地代家賃の「按分」は、使用面積で計算するのが一般的です。住居スペースのうち、仕事部屋(いつも作業する部屋・机があるスペース)を自宅全体の面積で割って按分計算する方法です。たとえば、自宅50平米メートル、家賃10万円の物件で、事業スペースが20平米だった場合の按分比率は40%となります。ここから、経費として計上できる地代家賃は、4万円(10万円の40%)と計算できます。

電気代は時間で計算

次に光熱費ですが、電気代は業務時間から計算するのが一般的です。たとえば、月の電気代金が1万円、1週間のうち大体25%が業務時間(平日約8.4時間就業)とすると、月2500円が経費として計上できる計算になります。電気代に関しては、コンセントの差込口数(自宅にある全コンセント数と業務で使用するコンセント数の比率)やパソコンの消費電力から按分比率を出すこともあります。

通信費やガソリン代もそれぞれ按分計算が必要に

他にも、按分計算されるものは様々で、通信費やガソリン代もそのひとつです。通信費は使用日数や使用時間、ガソリン代は車の使用日数や利用距離で按分することが多いでしょう。

「按分」の類語とは?

似た意味の単語は「配賦」

「按分」と似た意味の単語には、「配賦」が挙げられます。「配賦(はいふ)」とは、”割り当てる”という意味です。一般には、部品や製品の費用配分に対して用いられることが多いでしょう。たとえば、「食事代の割り勘」なども「配賦」の良い例です。ただし、厳密に言うと、割り振ることのできない量(額)に対しては「配賦」は使用できない、という特徴があります。

「配分」は物を分ける場合に使う

「配分」もまた「按分」と似た意味の単語です。「配分」とは読んで字のごとく、”配り分けること”を意味し、主に物を分ける際に用いられます。基準を用いて分ける「按分」とは異なり、「全員に等しく配る」というニュアンスを持つ表現です。

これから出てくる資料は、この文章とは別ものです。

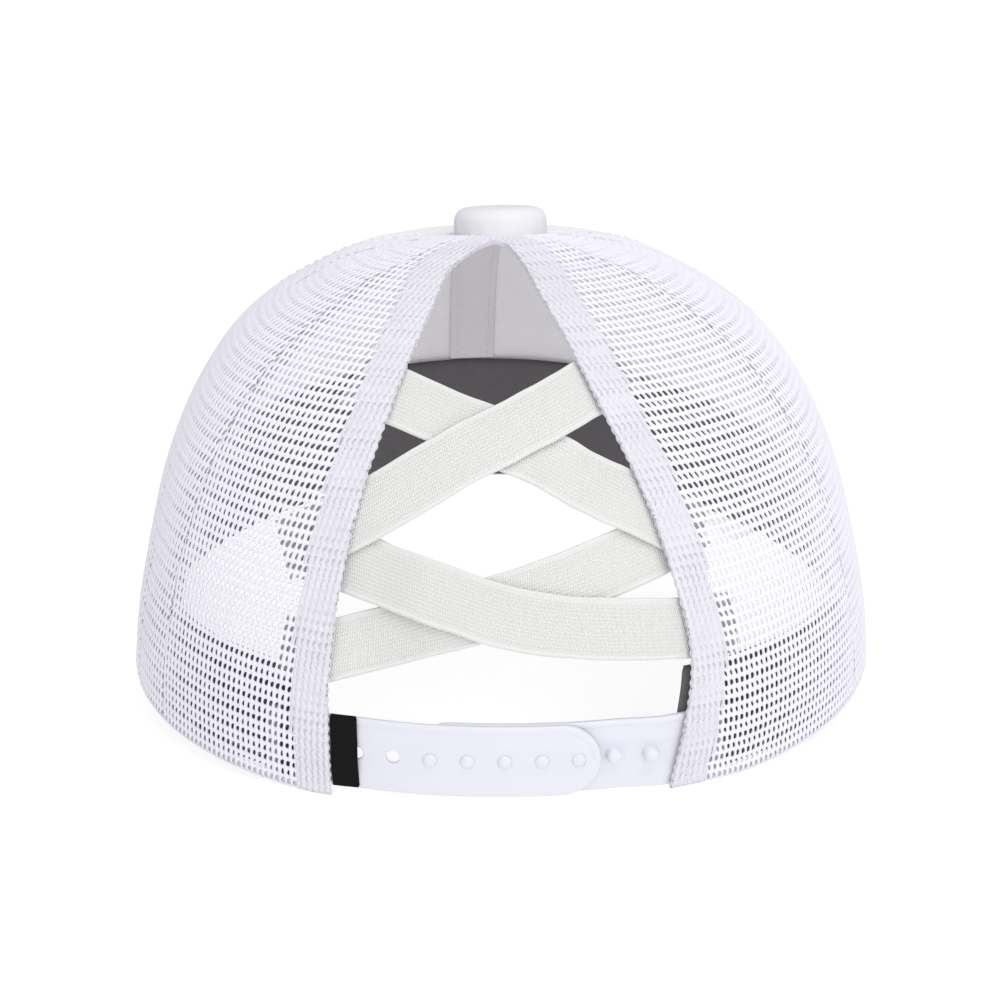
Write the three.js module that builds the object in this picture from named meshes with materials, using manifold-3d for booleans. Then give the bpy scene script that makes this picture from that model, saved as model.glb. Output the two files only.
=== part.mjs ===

なお、ビジネスシーンでは、「利益を配分する」という使い方を耳にすることもありますが、お金に関しては「分配(意味:分けて配ること・多くの人に分けること)」という単語を好んで使うこともあります。

「折半」は”半分に分けること”

「折半」とは、”半分に分けること”を意味する単語です。主に金品に対して使用される表現で、「費用は折半」というと”かかった費用をちょうど二等分にする”という意味になります。そのため、食事代を2人でぴったり割り勘にする場合には使用できる単語ですが、「4人の食事代を4人で割り勘にする」という場合には「折半」とは言いません。

「按分」の英語訳とは?

「按分」を英語にすると”distribution”

「按分」の英語に相当する単語は“distribution”です。「distribution」には、”分配・配給・(生物の)分布”などの意味があります。「the distribution of wealth(富の分配)」といった使い方をし、動詞では「distribute(分配する)」となります。「配分する」という意味の単語はほかにも、「apportion」が挙げられます。なお、「按分」のように、「基準に比例して分配する」という意味で使用する場合は、「proportionally(比例して)」とともに使用するのが通例です。

例文
  • to distribute the profits proportionally(利益を按分する)
  • to apportion the burden proportionally (負担を按分する)

まとめ

「按分」とは、「基準に比例して割り振る」という意味の単語で、主に経費の計算などにおいて用いられる単語です。たとえば、確定申告時の私用・業務用の「経費の按分」「按分計算」などがその代表的な使用例と言えるでしょう。なお、「按分計算」においてはエクセルなどのツールを用いて計算するのが一般的です。自分に合った方法を探して、スムーズな経費計算・確定申告を目指しましょう。